• **What to work on**
Reproduce only this span: the line containing "721 of scene.py. This part finishes it.", the line containing "scene.camera = camera", and every line between them, all exactly as given.

• **The records**
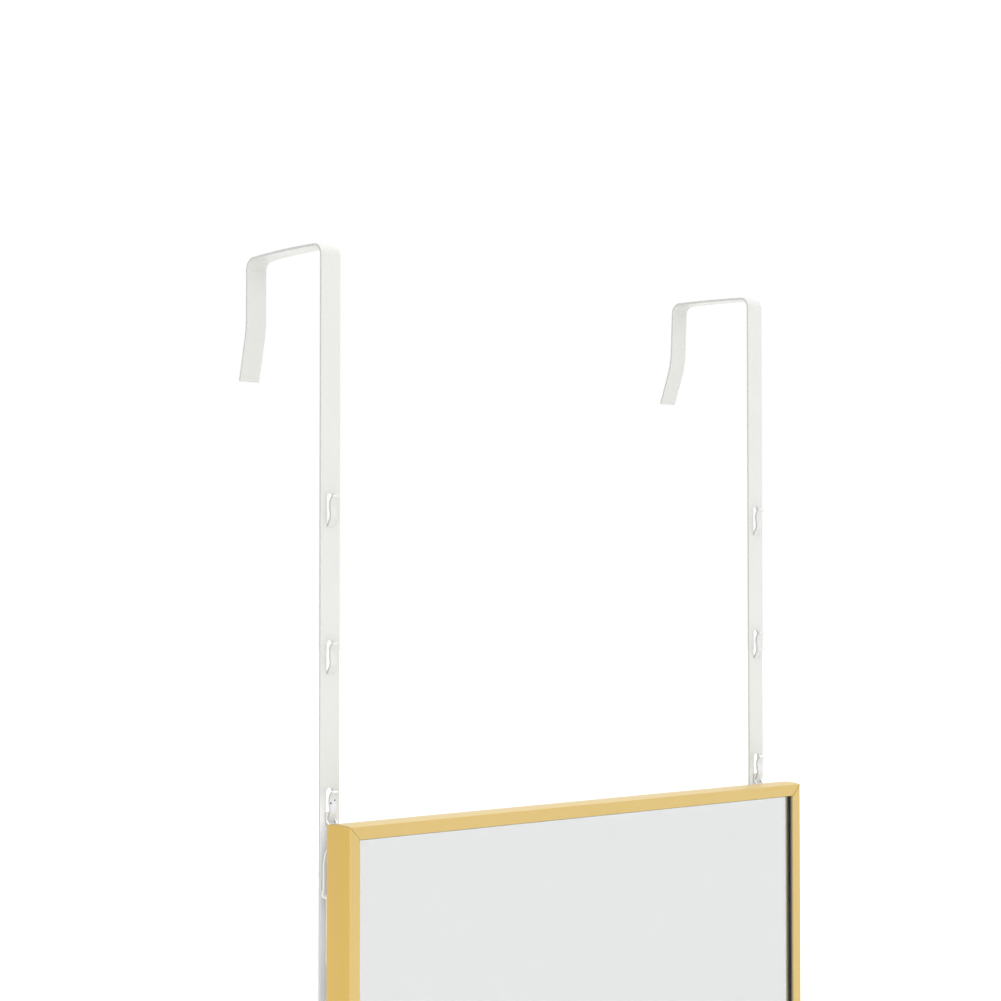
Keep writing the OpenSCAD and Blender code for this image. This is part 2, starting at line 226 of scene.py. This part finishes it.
---
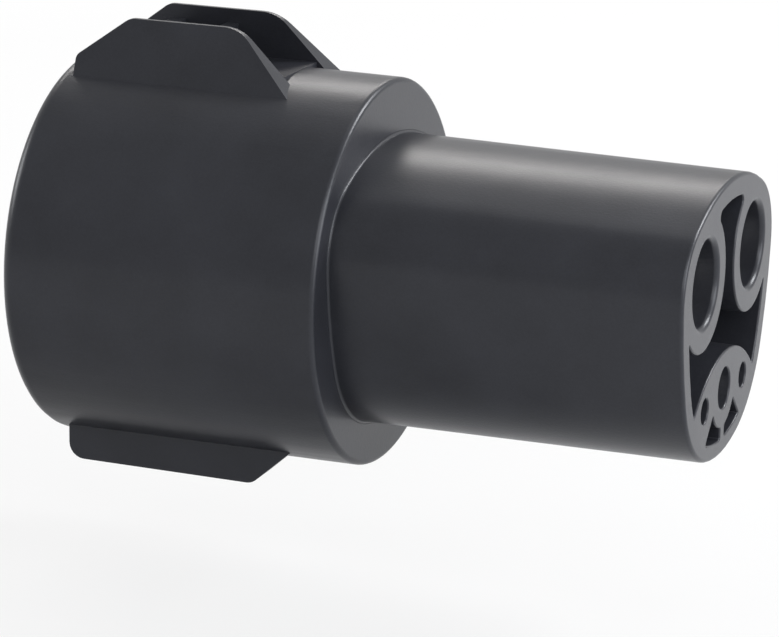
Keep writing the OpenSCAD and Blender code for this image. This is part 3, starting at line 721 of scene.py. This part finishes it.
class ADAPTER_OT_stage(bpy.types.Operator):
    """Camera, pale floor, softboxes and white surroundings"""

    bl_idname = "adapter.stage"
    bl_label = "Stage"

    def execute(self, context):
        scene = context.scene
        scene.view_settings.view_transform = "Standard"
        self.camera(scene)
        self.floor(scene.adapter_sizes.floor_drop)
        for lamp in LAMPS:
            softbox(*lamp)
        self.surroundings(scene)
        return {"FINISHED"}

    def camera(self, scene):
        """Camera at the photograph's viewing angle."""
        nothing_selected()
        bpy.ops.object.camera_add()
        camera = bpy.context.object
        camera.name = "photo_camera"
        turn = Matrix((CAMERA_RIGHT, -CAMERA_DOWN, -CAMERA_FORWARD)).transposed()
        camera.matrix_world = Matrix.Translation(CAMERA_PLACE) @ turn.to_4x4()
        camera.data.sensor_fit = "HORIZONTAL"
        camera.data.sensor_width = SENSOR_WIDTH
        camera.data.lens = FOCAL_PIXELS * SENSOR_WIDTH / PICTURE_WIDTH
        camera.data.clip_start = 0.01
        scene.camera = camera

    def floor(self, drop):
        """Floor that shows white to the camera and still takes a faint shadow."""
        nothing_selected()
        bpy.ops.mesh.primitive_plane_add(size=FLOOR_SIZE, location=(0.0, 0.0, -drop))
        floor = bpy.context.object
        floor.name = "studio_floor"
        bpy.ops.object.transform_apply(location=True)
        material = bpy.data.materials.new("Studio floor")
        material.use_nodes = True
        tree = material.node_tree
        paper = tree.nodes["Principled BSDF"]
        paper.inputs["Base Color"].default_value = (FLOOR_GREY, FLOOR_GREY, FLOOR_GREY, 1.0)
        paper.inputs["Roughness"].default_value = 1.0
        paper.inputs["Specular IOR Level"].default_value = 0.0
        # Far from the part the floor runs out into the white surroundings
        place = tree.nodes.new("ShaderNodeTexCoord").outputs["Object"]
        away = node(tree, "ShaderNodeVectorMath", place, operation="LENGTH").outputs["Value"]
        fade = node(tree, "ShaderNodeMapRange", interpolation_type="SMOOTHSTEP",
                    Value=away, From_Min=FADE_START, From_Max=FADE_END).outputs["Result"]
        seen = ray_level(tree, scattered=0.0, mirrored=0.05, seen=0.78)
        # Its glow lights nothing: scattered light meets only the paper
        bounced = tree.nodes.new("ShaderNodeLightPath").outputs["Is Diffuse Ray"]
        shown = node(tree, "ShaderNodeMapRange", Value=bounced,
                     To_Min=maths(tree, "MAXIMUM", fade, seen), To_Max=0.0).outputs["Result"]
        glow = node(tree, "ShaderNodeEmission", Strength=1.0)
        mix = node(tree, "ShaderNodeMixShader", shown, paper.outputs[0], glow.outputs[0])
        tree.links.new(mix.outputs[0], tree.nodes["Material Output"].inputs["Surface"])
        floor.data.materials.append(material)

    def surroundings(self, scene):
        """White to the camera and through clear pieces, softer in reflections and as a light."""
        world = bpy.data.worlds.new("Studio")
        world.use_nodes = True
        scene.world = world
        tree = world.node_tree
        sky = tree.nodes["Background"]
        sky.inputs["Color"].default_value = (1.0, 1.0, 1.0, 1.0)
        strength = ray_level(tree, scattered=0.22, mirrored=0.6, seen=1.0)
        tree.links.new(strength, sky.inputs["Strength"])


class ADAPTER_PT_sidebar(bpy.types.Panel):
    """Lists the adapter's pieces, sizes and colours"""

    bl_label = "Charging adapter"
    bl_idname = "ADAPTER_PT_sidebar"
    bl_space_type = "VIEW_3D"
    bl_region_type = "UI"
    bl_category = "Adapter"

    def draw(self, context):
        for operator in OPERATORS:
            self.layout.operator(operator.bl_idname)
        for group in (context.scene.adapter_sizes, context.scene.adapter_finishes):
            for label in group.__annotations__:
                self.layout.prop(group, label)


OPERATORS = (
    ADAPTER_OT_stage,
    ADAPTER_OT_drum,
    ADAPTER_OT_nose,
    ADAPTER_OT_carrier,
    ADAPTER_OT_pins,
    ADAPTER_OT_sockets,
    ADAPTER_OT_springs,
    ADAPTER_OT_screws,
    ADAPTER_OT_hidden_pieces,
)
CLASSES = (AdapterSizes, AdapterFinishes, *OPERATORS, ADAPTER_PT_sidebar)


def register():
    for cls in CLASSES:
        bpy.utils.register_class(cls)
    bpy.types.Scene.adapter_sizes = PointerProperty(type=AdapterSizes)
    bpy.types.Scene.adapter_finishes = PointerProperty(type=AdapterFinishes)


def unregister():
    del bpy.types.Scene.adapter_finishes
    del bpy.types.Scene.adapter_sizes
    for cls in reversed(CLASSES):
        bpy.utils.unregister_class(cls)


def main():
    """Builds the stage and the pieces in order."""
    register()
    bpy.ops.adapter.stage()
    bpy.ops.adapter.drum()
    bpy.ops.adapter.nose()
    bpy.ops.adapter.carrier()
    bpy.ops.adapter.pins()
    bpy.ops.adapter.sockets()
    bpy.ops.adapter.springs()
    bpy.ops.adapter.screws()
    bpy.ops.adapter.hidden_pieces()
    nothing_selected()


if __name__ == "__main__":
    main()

• **Finished exercise**
Keep writing the OpenSCAD and Blender code for this image. This is part 3, starting at line 721 of scene.py. This part finishes it.
class ADAPTER_OT_stage(bpy.types.Operator):
    """Camera, pale floor, softboxes and white surroundings"""

    bl_idname = "adapter.stage"
    bl_label = "Stage"

    def execute(self, context):
        scene = context.scene
        scene.view_settings.view_transform = "Standard"
        self.camera(scene)
        self.floor(scene.adapter_sizes.floor_drop)
        for lamp in LAMPS:
            softbox(*lamp)
        self.surroundings(scene)
        return {"FINISHED"}

    def camera(self, scene):
        """Camera at the photograph's viewing angle."""
        nothing_selected()
        bpy.ops.object.camera_add()
        camera = bpy.context.object
        camera.name = "photo_camera"
        turn = Matrix((CAMERA_RIGHT, -CAMERA_DOWN, -CAMERA_FORWARD)).transposed()
        camera.matrix_world = Matrix.Translation(CAMERA_PLACE) @ turn.to_4x4()
        camera.data.sensor_fit = "HORIZONTAL"
        camera.data.sensor_width = SENSOR_WIDTH
        camera.data.lens = FOCAL_PIXELS * SENSOR_WIDTH / PICTURE_WIDTH
        camera.data.clip_start = 0.01
        scene.camera = camera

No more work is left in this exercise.